The team built a custom machine to fix this.
- How it works: They put the graphite disc on a spinning turntable. Two laser eyes (sensors) stare at the disc from opposite sides as it spins.
- The Analogy: Think of it like a high-tech caliper that never stops moving. As the disc spins, the lasers measure the thickness thousands of times, creating a complete "map" of the entire surface.
- The Resolution: It's so precise it can detect changes as small as a human hair's width (0.25 micrometers). It measures the whole 1 cm strip, not just five spots.
3. The Findings: The "Baker" Test
The scientists tested graphite discs of different thicknesses (from very thin 0.4 mm slices to thicker 5 mm slices) made by two different manufacturers (let's call them Baker A and Baker B).
- Baker A (The Consistent Pro): Their discs were very close to the requested size.
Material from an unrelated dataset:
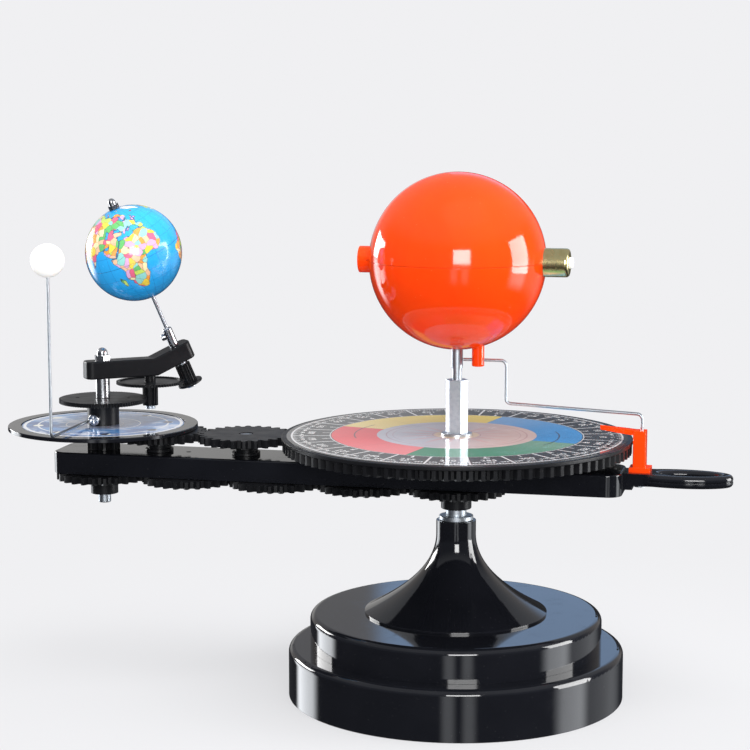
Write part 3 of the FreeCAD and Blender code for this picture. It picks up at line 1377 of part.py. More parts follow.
# ---------------------------------------------------------------------------------------------------
# Earth and its spindle, along the tilted axis
# ---------------------------------------------------------------------------------------------------
def make_earth():
    shaft = P.spin_shaft_dia.value / 2
    flange = P.spin_flange_thickness.value
    pinion_top = BRACKET_UNDER - P.spin_pinion_gap.value
    pinion_bottom = pinion_top - P.spin_pinion_length.value
    pinion = fine_gear(SPIN_TEETH, P.spin_pinion_length, SPIN_PHASE)
    pinion.translate(Vector(0, 0, pinion_bottom))
    disc = disc_shape(P.spin_flange_dia.value / 2, flange, pinion_bottom - flange)
    disc = disc.makeFillet(0.5, flat_edges(disc))
    pinion = pinion.fuse(disc).cut(disc_shape(shaft, 60, pinion_bottom - 20)).removeSplitter()
    shaped("earth_pinion", pinion, SPIN_PLACEMENT)

    coupling_bottom = BRACKET_UNDER + P.bracket_thickness.value + PLAY.value
    coupling_top = coupling_bottom + P.coupling_length.value
    shaft_depth = 5.0
    rod_depth = 7.0
    screw_height = 1.9
    shaft_bottom = pinion_bottom - flange - screw_height
    spindle_length = coupling_bottom + shaft_depth - pinion_bottom + flange
    spindle = disc_shape(shaft, spindle_length, pinion_bottom - flange)
    spindle = spindle.fuse(disc_shape(3.1, screw_height, shaft_bottom))
    screw_slot = Part.makeBox(8, 0.8, 0.8, Vector(-4, -0.4, shaft_bottom - 0.1))
    shaped("spin_shaft", spindle.cut(screw_slot).removeSplitter(), SPIN_PLACEMENT)

    rod = P.spindle_rod_dia.value / 2
    earth = P.earth_dia.value / 2
    lift_height = P.earth_lift.value
    coupling = disc_shape(P.coupling_dia.value / 2, P.coupling_length.value, coupling_bottom)
    coupling = coupling.makeChamfer(0.4, flat_edges(coupling))
    coupling = coupling.cut(disc_shape(shaft, shaft_depth + 0.01, coupling_bottom - 0.01))
    coupling = coupling.cut(disc_shape(rod, rod_depth + 0.01, coupling_top - rod_depth))
    side = polar(1, math.radians(P.coupling_screw_heading.value))
    height = Vector(0, 0, coupling_top - P.coupling_screw_drop.value)
    thread = P.coupling_screw_dia.value / 4
    bore = Part.makeCylinder(thread, 8, height, side)
    shaped("earth_coupling", coupling.cut(bore), SPIN_PLACEMENT)
    head_start = P.coupling_dia.value / 2
    head_length = P.coupling_screw_head.value
    head = Part.makeCylinder(P.coupling_screw_dia.value / 2, head_length, side * head_start + height, side)
    rims = [edge for edge in head.Edges if edge.CenterOfMass.dot(side) > head_start + head_length * 0.9]
    head = head.makeFillet(head_length / 3, rims)
    shank = Part.makeCylinder(thread, head_start, height, side).cut(disc_shape(rod, 200, 0))
    slot = Part.makeBox(0.8, 8, 0.8, Vector(-0.4, -4, -0.8))
    turn = Rotation(Vector(0, 0, 1), side)
    slot.Placement = Placement(side * (head_start + head_length) + height, turn).multiply(slot.Placement)
    shaped("coupling_screw", head.fuse(shank).cut(slot).removeSplitter(), SPIN_PLACEMENT)

    pole = lift_height + earth
    rod_top = pole + 3.8
    rod_bottom = coupling_top - rod_depth + 0.1
    shaped("earth_rod", disc_shape(rod, rod_top - rod_bottom, rod_bottom), SPIN_PLACEMENT)

    centre = Vector(0, 0, lift_height)
    shell = Part.makeSphere(earth, centre).cut(Part.makeSphere(earth - P.earth_wall.value, centre))
    shell = shell.cut(disc_shape(rod, 200, 0))
    north_box = Part.makeBox(200, 200, 100, Vector(-100, -100, lift_height))
    shaped("globe_north", shell.common(north_box), SPIN_PLACEMENT)
    shaped("globe_south", shell.cut(north_box), SPIN_PLACEMENT)

    nut = acorn_shape(P.pole_nut_flats.value, P.pole_nut_height.value, rod, 3.9, pole + 0.05)
    shaped("pole_nut", nut, SPIN_PLACEMENT)


# ---------------------------------------------------------------------------------------------------
# Tooth phases, so that every mesh starts with a tooth in a gap
# ---------------------------------------------------------------------------------------------------
TOWARDS_EARTH = math.pi
LOWER_PHASES = [0.0]
for _ in range(4):
    LOWER_PHASES.append(meshing_phase(IDLER_TEETH, LOWER_PHASES[-1], IDLER_TEETH, TOWARDS_EARTH))
DIAL_PHASE = 0.0
UPPER_A_PHASE = meshing_phase(DIAL_TEETH, DIAL_PHASE, IDLER_TEETH, TOWARDS_EARTH)
UPPER_B_PHASE = meshing_phase(IDLER_TEETH, UPPER_A_PHASE, IDLER_TEETH, TOWARDS_EARTH)
MOON_PHASE = meshing_phase(IDLER_TEETH, UPPER_B_PHASE, MOON_TEETH, TOWARDS_EARTH)
DRIVE_PHASE = 0.0
TRANSFER_PHASE = meshing_phase(DRIVE_TEETH, DRIVE_PHASE, TRANSFER_TEETH, HEADING)
# a crown tooth points along the heading, and a gap of the Earth's pinion faces it
CROWN_PHASE = HEADING
SPIN_PHASE = math.pi + math.pi / SPIN_TEETH

make_base()
make_stem()
make_column()
make_dial()
make_arm()
make_axles()
make_handle()
make_pointer()
make_link_wire()
make_sun()
make_torch()
make_idlers()
make_moon_carrier()
make_earth_carrier()
make_transfer()
make_earth()

# ---------------------------------------------------------------------------------------------------
# Checks and export
# ---------------------------------------------------------------------------------------------------
doc.recompute()
for item in doc.Objects:
    for fault in ("Invalid", "Error"):
        if fault in item.State:
            raise RuntimeError(f"{item.Label} is in state {item.State}")
for piece in pieces:
    if piece.Shape.isNull() or not piece.Shape.isValid():
        raise RuntimeError(f"{piece.Label} has no valid shape")

os.makedirs("parts", exist_ok=True)
for piece in pieces:
    piece.Shape.exportStep(f"parts/{piece.Label}.step")
print(len(pieces), "sub-parts written")
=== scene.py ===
import json
import math
import random

import bmesh
import bpy
import numpy as np
from mathutils import Matrix, Vector
from mathutils.geometry import delaunay_2d_cdt


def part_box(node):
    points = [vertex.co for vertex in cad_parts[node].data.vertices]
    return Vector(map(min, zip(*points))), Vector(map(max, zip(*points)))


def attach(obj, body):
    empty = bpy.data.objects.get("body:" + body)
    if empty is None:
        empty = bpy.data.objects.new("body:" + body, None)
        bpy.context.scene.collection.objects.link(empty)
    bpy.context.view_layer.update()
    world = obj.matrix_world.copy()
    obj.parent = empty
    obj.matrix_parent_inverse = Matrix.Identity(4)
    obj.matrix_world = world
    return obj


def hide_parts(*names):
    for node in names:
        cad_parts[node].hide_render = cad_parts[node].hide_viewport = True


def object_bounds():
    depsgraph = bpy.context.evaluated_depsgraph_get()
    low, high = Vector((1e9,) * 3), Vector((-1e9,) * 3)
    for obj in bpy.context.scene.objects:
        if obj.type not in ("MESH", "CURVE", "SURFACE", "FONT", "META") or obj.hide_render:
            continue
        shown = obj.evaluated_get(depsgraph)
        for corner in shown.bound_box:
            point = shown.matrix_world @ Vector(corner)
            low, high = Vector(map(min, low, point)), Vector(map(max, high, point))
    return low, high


# Looks of the three-ball orrery: finishes for every CAD node, the printed globe, dial and Moon sheet,
# and a pale studio. Metres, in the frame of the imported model.

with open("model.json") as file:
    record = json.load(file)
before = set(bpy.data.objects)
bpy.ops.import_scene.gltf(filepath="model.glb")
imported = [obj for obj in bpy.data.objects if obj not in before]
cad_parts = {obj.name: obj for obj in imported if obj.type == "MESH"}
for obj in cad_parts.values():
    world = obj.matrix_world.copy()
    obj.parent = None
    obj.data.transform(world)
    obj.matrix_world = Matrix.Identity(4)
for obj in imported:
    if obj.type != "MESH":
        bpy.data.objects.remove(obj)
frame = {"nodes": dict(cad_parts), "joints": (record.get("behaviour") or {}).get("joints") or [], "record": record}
cad_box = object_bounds()

MM = 0.001
PER_MM = 1000.0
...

If they asked for a 0.6 mm slice, they got 0.61 mm. Very consistent.
- Baker B (The Variable Baker): Their results were a mixed bag.
- For thicker discs (like 3.5 mm), they were great and very precise.
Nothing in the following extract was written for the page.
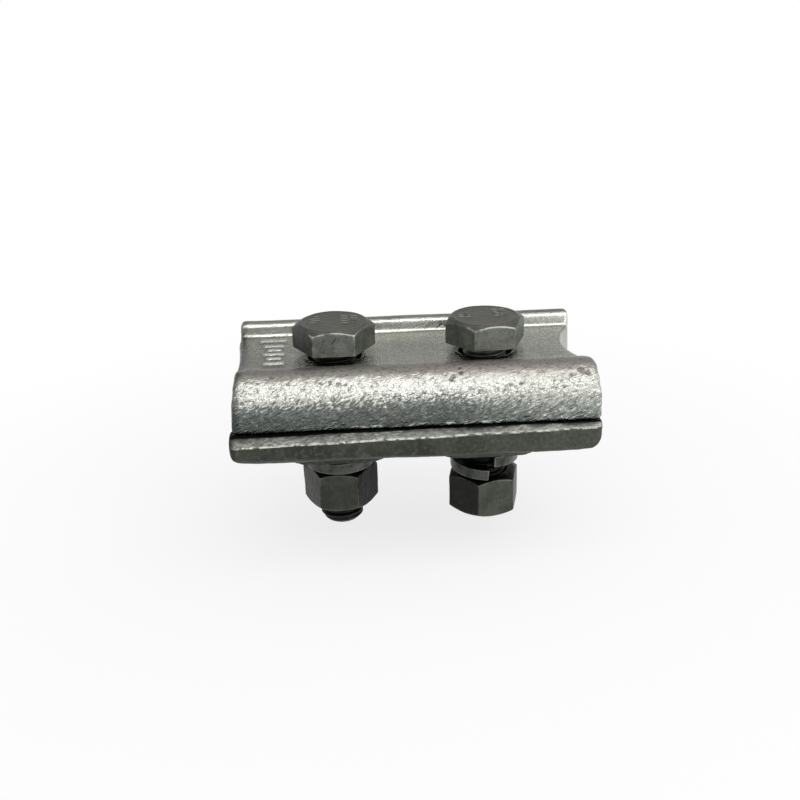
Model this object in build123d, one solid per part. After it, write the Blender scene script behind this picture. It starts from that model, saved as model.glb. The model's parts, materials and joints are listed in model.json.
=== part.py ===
from build123d import *
import math
import os

# Parallel groove clamp: two forged steel plates, clamped over two parallel strands by two M12 bolts.
# Millimetres. X runs along the grooves, Y from front to back, Z up.
# The clamp stands on the ends of its bolts, so z = 0 is the bolts' end plane and the origin lies
# midway between the bolts.

# Bolts
bolt_diameter = 11.8          # over the thread crests of an M12 bolt
bolt_length = 50.0            # under the head
bolt_spacing = 40.0
bolt_end_chamfer = 1.4
head_across_flats = 19.0
head_height = 7.5
bearing_ring_height = 0.5     # the round face under the head
bearing_ring_diameter = 16.8
head_top_circle = 17.4        # where the 30 degree chamfer starts on top of the head
chamfer_angle = 30.0
head_turn_left = 0.0          # from a flat facing the front
head_turn_right = 9.0
head_play = 1.8               # the bolts are pushed up, so the heads stand clear of the plate

# Nuts
nut_across_flats = 18.0
nut_height = 11.6
nut_face_circle = 16.6
nut_turn_left = -3.0
nut_turn_right = 15.0
nut_thread_clearance = 0.05
nut_mouth_chamfer = 0.6
turning_margin = 1.0          # how far the chamfering cone runs past the corners

# Spring washers, cut from square wire
washer_thickness = 3.1
washer_inner_diameter = 12.6
washer_radial_width = 3.1
washer_free_height = 7.0      # of the one that is not squashed
washer_slot = 1.2
washer_slot_slant = 18.0
free_washer_slot_turn = 6.0   # from the front, towards +X

# Both plates
clamp_length = 94.0

# Grooves for the strands
groove_diameter = 8.0
groove_offset = 15.0          # from the bolts' line
groove_flare = 0.9            # added to the radius where a groove leaves the plate
groove_flare_length = 1.8

# Body plate
body_front = 22.8             # from the bolts' line to the front face
body_back = 23.3
valley_thickness = 12.2
hump_rise = 1.8               # above the valley
hump_outer_radius = 7.7
hump_inner_radius = 6.0
hump_top_end = 13.4           # inner end of the hump's top, from the bolts' line
hump_foot = 9.2
ridge_foot = 17.1
ridge_lean = 0.4
ridge_rise = 3.4              # above the valley
ridge_front_round = 1.1
ridge_back_round = 2.4
ridge_foot_round = 1.1
parting_edge_round = 0.7
body_end_draft = 3.0
body_end_round = 1.0
right_hollow_depth = 4.8      # the ends are hollowed, in plan
right_hollow_front = 12.5     # where the hollow starts, from the bolts' line
right_hollow_back = 17.0
left_hollow_depth = 1.3
left_hollow_front = 30.0
left_hollow_back = 12.0
hollow_blend = 9.0
body_end_margin = 10.0        # how far the plan of the ends runs past the plate, front, back and above

# Keeper plate
keeper_front_left = 26.5      # the edges were trimmed a little askew
keeper_front_right = 25.0
keeper_trim = 0.3             # least width trimmed off each edge
keeper_flank_radius = 5.0
keeper_edge_thickness = 8.2
ledge_start = 22.8
ledge_angle = 31.0
rib_half_width = 9.6
rib_draft = 12.0
rib_root_round = 2.0
rib_thickness = 13.6
pad_thickness = 15.8
pad_half_length = 9.6
pad_slope_run = 5.6
rib_end_inset = 8.5
rib_end_run = 3.0
keeper_end_round = 4.2
keeper_end_depth = 7.4
keeper_corner_round = 2.0

# Holes in both plates
hole_diameter = 14.0
hole_mouth_chamfer = 0.5

# The stack, from the bolts' ends up
head_seat_z = bolt_length
parting_z = head_seat_z - head_play - valley_thickness
pad_z = parting_z - pad_thickness
left_nut_top_z = pad_z - washer_thickness
right_nut_top_z = pad_z - washer_free_height
bolt_places = {"left": -bolt_spacing / 2, "right": bolt_spacing / 2}

hollows = {                   # depth, front and back of the hollow in each end of the body plate
    -1: (left_hollow_depth, left_hollow_front, left_hollow_back),
    1: (right_hollow_depth, right_hollow_front, right_hollow_back),
}
hump_height = valley_thickness + hump_rise
ridge_height = valley_thickness + ridge_rise

matching_tolerance = 0.05     # for picking out edges by their radius or height


def round_corner(face, corner, radius):
    """Round the corner of a flat outline that lies nearest to a point."""
    nearest = face.vertices().sort_by_distance(Vector(*corner))[0]
    return fillet(nearest, radius)


def outline(corners):
    return make_face(Polyline(*corners, close=True))


def rounded_outline(corners):
    """A flat outline from corners of (x, y, radius)."""
    face = outline([(x, y) for x, y, radius in corners])
    for x, y, radius in corners:
        if radius > 0:
            face = round_corner(face, (x, y, 0), radius)
    return face


def mouths(solid, radius):
    """The round edges of a given radius."""
    return solid.edges().filter_by(GeomType.CIRCLE).filter_by(
        lambda edge: abs(edge.radius - radius) < matching_tolerance)


def drill_holes(plate, low_z, high_z):
    """Drill the two bolt holes and break their edges."""
    radius = hole_diameter / 2
    for x in bolt_places.values():
        plate -= Pos(x, 0, (low_z + high_z) / 2) * Cylinder(radius, high_z - low_z)
    return chamfer(mouths(plate, radius), hole_mouth_chamfer)


def cut_grooves(plate, length, end_reach):
    """Cut the two round channels on the parting plane, each flared where it leaves the plate."""
    radius = groove_diameter / 2
    channel = extrude(Plane.YZ * Circle(radius), length, both=True)
    # The cone's middle lies in the plate's end, so the wider half of it cuts only air.
    flare = Cone(radius, radius + 2 * groove_flare, 2 * groove_flare_length)
    for side in (-1, 1):
        y = side * groove_offset
        plate -= Pos(0, y, parting_z) * channel
        for end in (-1, 1):
            plate -= Pos(end * end_reach(end, y), y, parting_z) * Rot(0, end * 90, 0) * flare
    return plate


def body_reach(end, y):
    """How far the body plate reaches at one end, past its hollow, at a place across its width."""
    depth, front, back = hollows[end]
    half_chord = (front + back) / 2
    radius = (half_chord**2 + depth**2) / (2 * depth)
    off_middle = y - (back - front) / 2
    hollow = depth - radius + math.sqrt(radius**2 - off_middle**2)
    return clamp_length / 2 - max(hollow, 0)


def keeper_reach(end, y):
    return clamp_length / 2


def end_edges(plate, side):
    """The edges round one end of the body plate, apart from those on the parting plane."""
    end_facing = math.cos(math.radians(45))
    faces = plate.faces().filter_by(lambda face: face.normal_at().X * side > end_facing)
    edges = [edge for face in faces for edge in face.edges()]
    centres = [tuple(round(value, 3) for value in edge.center()) for edge in edges]
    return [
        edge for edge, centre in zip(edges, centres)
        if centres.count(centre) == 1 and centre[2] > parting_z + matching_tolerance
    ]


def make_body_plate():
    section = rounded_outline([
        (-body_front, 0, parting_edge_round),
        (-body_front, hump_height, hump_outer_radius),
        (-hump_top_end, hump_height, hump_inner_radius),
        (-hump_foot, valley_thickness, hump_inner_radius),
        (ridge_foot, valley_thickness, ridge_foot_round),
        (ridge_foot + ridge_lean, ridge_height, ridge_front_round),
        (body_back, ridge_height, ridge_back_round),
        (body_back, 0, parting_edge_round),
    ])
    bar = extrude(Pos(0, 0, parting_z) * (Plane.YZ * section), clamp_length / 2, both=True)

    half = clamp_length / 2
    depth = body_front + body_end_margin
    plan = Rectangle(2 * half, 2 * depth)
    for end, (hollow, front, back) in hollows.items():
        x = end * half
        arc = ThreePointArc((x, -front), (x - end * hollow, (back - front) / 2), (x, back))
        plan -= make_face(arc + Line((x, back), (x, -front)))
        plan = round_corner(plan, (x, -front, 0), hollow_blend)
        plan = round_corner(plan, (x, back, 0), hollow_blend)
    blank = extrude(Pos(0, 0, parting_z) * plan, ridge_height + body_end_margin, taper=body_end_draft)
    plate = bar & blank
    for side in (-1, 1):
        plate = fillet(end_edges(plate, side), body_end_round)
    plate = drill_holes(plate, parting_z, parting_z + valley_thickness)
    return cut_grooves(plate, clamp_length, body_reach)


def make_keeper_plate():
    half_width = max(keeper_front_left, keeper_front_right) + keeper_trim
    ledge_drop = (half_width - ledge_start) * math.tan(math.radians(ledge_angle))
    rib_root = rib_half_width + (pad_thickness - keeper_edge_thickness) * math.tan(math.radians(rib_draft))
    left = [
        (-ledge_start, 0, 0),
        (-half_width, -ledge_drop, 0),
        (-half_width, -keeper_edge_thickness, keeper_flank_radius),
        (-rib_root, -keeper_edge_thickness, rib_root_round),
        (-rib_half_width, -pad_thickness, 0),
    ]
    right = [(-y, z, radius) for y, z, radius in reversed(left)]
    section = rounded_outline(left + right)
    bar = extrude(Pos(0, 0, parting_z) * (Plane.YZ * section), clamp_length / 2, both=True)

    half = clamp_length / 2
    plan = rounded_outline([
        (-half, -keeper_front_left, keeper_corner_round),
        (half, -keeper_front_right, keeper_corner_round),
        (half, keeper_front_left, keeper_corner_round),
        (-half, keeper_front_right, keeper_corner_round),
    ])
    trimmed = extrude(Pos(0, 0, parting_z) * plan, -pad_thickness)

    inner = bolt_spacing / 2 - pad_half_length
    outer = bolt_spacing / 2 + pad_half_length
    rib_end = half - rib_end_inset
    profile_right = [
        (inner - pad_slope_run, -rib_thickness, rib_root_round),
        (inner, -pad_thickness, 0),
        (outer, -pad_thickness, 0),
        (outer + pad_slope_run, -rib_thickness, 0),
        (rib_end, -rib_thickness, rib_root_round),
        (rib_end + rib_end_run, -keeper_end_depth, 0),
        (half, -keeper_end_depth, keeper_end_round),
        (half, 0, 0),
    ]
    profile_left = [(-x, z, radius) for x, z, radius in reversed(profile_right)]
    side = rounded_outline(profile_right + profile_left)
    envelope = extrude(Pos(0, 0, parting_z) * (Plane.XZ * side), half_width, both=True)

    plate = bar & trimmed & envelope
    plate = drill_holes(plate, pad_z, parting_z)
    return cut_grooves(plate, clamp_length, keeper_reach)


def chamfered_hexagon(across_flats, height, circle, both_ends):
    """A hexagon prism whose corners are turned off by a 30 degree cone, at the top or at both ends."""
    prism = extrude(RegularPolygon(across_flats / 2, 6, major_radius=False), height)
    reach = across_flats / math.sqrt(3) + turning_margin
    drop = (reach - circle / 2) * math.tan(math.radians(chamfer_angle))
    top = [(0, height), (circle / 2, height), (reach, height - drop)]
    bottom = [(reach, drop), (circle / 2, 0), (0, 0)] if both_ends else [(reach, 0), (0, 0)]
    return prism & revolve(Plane.XZ * outline(top + bottom), Axis.Z)


def make_bolt(place, turn):
    head = chamfered_hexagon(head_across_flats, head_height - bearing_ring_height, head_top_circle, False)
    head = Pos(0, 0, head_seat_z + bearing_ring_height) * Rot(0, 0, turn) * head
    ring = Pos(0, 0, head_seat_z) * extrude(Circle(bearing_ring_diameter / 2), bearing_ring_height)
    shank = extrude(Circle(bolt_diameter / 2), head_seat_z)
    shank = chamfer(shank.edges().group_by(Axis.Z)[0], bolt_end_chamfer)
    return Pos(bolt_places[place], 0, 0) * (head + ring + shank)


def make_nut(place, top_z, turn):
    nut = chamfered_hexagon(nut_across_flats, nut_height, nut_face_circle, True)
    radius = bolt_diameter / 2 + nut_thread_clearance
    nut -= Pos(0, 0, nut_height / 2) * Cylinder(radius, nut_height)
    nut = chamfer(mouths(nut, radius), nut_mouth_chamfer)
    return Pos(bolt_places[place], 0, top_z - nut_height) * Rot(0, 0, turn) * nut


def make_flat_washer():
    """The squashed washer: a flat ring with a slanted slot at the back."""
    inner = washer_inner_diameter / 2
    outer = inner + washer_radial_width
    ring = extrude(Circle(outer) - Circle(inner), washer_thickness)
    # The cutter is far wider and taller than the ring, so the slanted cut runs right through it.
    cutter = Box(washer_slot, 3 * washer_radial_width, 3 * washer_thickness)
    middle = (inner + outer) / 2
    ring -= Pos(0, middle, washer_thickness / 2) * Rot(0, washer_slot_slant, 0) * cutter
    return Pos(bolt_places["left"], 0, left_nut_top_z) * ring


def make_sprung_washer():
    """The free washer: square wire wound as one left-hand turn, its upper end to the right of the slot."""
    middle = washer_inner_diameter / 2 + washer_radial_width / 2
    turn = 1 - washer_slot / (2 * math.pi * middle)
    arc_length = 2 * math.pi * middle * turn
    lead_angle = math.atan((washer_free_height - washer_thickness) / arc_length)
    rise = washer_free_height - washer_thickness * math.cos(lead_angle)
    path = Helix(rise / turn, rise, middle, lefthand=True)
    wire_plane = Plane(origin=path @ 0, x_dir=(1, 0, 0), z_dir=path % 0)
    wire = wire_plane * Rectangle(washer_radial_width, washer_thickness)
    coil = sweep(wire, path, is_frenet=True)
    start = -90 - washer_slot / 2 / middle * 180 / math.pi + free_washer_slot_turn
    low = coil.bounding_box().min.Z
    return Pos(bolt_places["right"], 0, right_nut_top_z - low) * Rot(0, 0, start) * coil


parts = {
    "body_plate": make_body_plate(),
    "keeper_plate": make_keeper_plate(),
    "bolt_left": make_bolt("left", head_turn_left),
    "bolt_right": make_bolt("right", head_turn_right),
    "spring_washer_left": make_flat_washer(),
    "spring_washer_right": make_sprung_washer(),
    "nut_left": make_nut("left", left_nut_top_z, nut_turn_left),
    "nut_right": make_nut("right", right_nut_top_z, nut_turn_right),
}

os.makedirs("parts", exist_ok=True)
for name, solid in parts.items():
    export_step(solid, f"parts/{name}.step")
    box = solid.bounding_box()
    low = ", ".join(f"{value:.2f}" for value in box.min)
    high = ", ".join(f"{value:.2f}" for value in box.max)
    print(f"{name}: {solid.volume / 1000:.2f} cm3, from ({low}) to ({high})")
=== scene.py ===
# %% [markdown]
# A parallel groove clamp for an overhead line: two forged steel plates, drawn together by two M12
# bolts over two parallel strands, all of it dipped in molten zinc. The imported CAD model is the
# frame that everything here is built round. This lesson turns its clean solids into castings with
# a rough zinc skin, cuts real threads on the bolts, and lights them as for a catalogue picture.

# %% Load the frame
import json
import math

import bmesh
import bpy
from mathutils import Matrix, Vector, kdtree, noise


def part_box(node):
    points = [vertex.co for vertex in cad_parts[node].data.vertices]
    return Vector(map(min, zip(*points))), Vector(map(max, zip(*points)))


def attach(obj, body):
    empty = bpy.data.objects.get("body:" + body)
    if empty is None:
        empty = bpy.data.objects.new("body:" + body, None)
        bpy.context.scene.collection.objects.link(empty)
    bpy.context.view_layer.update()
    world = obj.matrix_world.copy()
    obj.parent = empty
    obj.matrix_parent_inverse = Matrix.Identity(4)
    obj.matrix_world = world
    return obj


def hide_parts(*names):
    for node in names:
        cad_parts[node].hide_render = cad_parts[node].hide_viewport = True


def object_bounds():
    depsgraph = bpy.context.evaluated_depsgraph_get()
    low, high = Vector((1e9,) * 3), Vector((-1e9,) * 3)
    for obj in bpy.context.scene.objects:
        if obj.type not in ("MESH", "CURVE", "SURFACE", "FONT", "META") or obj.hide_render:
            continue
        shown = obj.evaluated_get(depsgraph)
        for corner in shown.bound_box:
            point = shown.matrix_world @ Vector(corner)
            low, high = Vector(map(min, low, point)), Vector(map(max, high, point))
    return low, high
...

- For thinner discs (like 0.6 mm), they were a bit wobbly.
- The 1.2 mm Surprise: One batch of 1.2 mm discs had a weird flaw. They were thicker on the outside edge and got thinner as you moved toward the center. It was like a bowl instead of a flat plate. This happened because of a mistake in the cutting machine.
4. The "Thickness vs. Error" Rule
The paper found a funny rule about error:
- Imagine you have a ruler that is always off by 0.005 mm.
- If you are measuring a thick block (5 mm), that tiny error doesn't matter much (it's a tiny percentage).
- If you are measuring a super thin slice (0.4 mm), that same tiny error is huge (it's a big percentage).
- Conclusion: The thinner the disc, the harder it is to keep the error percentage low. The team found that 0.4 mm is basically the "floor"—the thinnest they can go while still staying within the safe 2% error limit.
5. Why This Matters
Before this study, scientists were flying blind, hoping their graphite discs were good enough. Now, they have a detailed "health check" for every disc.
- They know exactly which discs are safe to use.
- They know which manufacturers are reliable.
- They know that for the future, if they want to make even thinner targets to handle more power, they need to be extremely careful with the manufacturing process.
In a nutshell: This paper is about building a super-precise laser ruler to make sure the "pencil lead" targets in a nuclear physics lab are flat enough to survive a blowtorch, ensuring scientists can keep discovering the secrets of the universe without their equipment melting.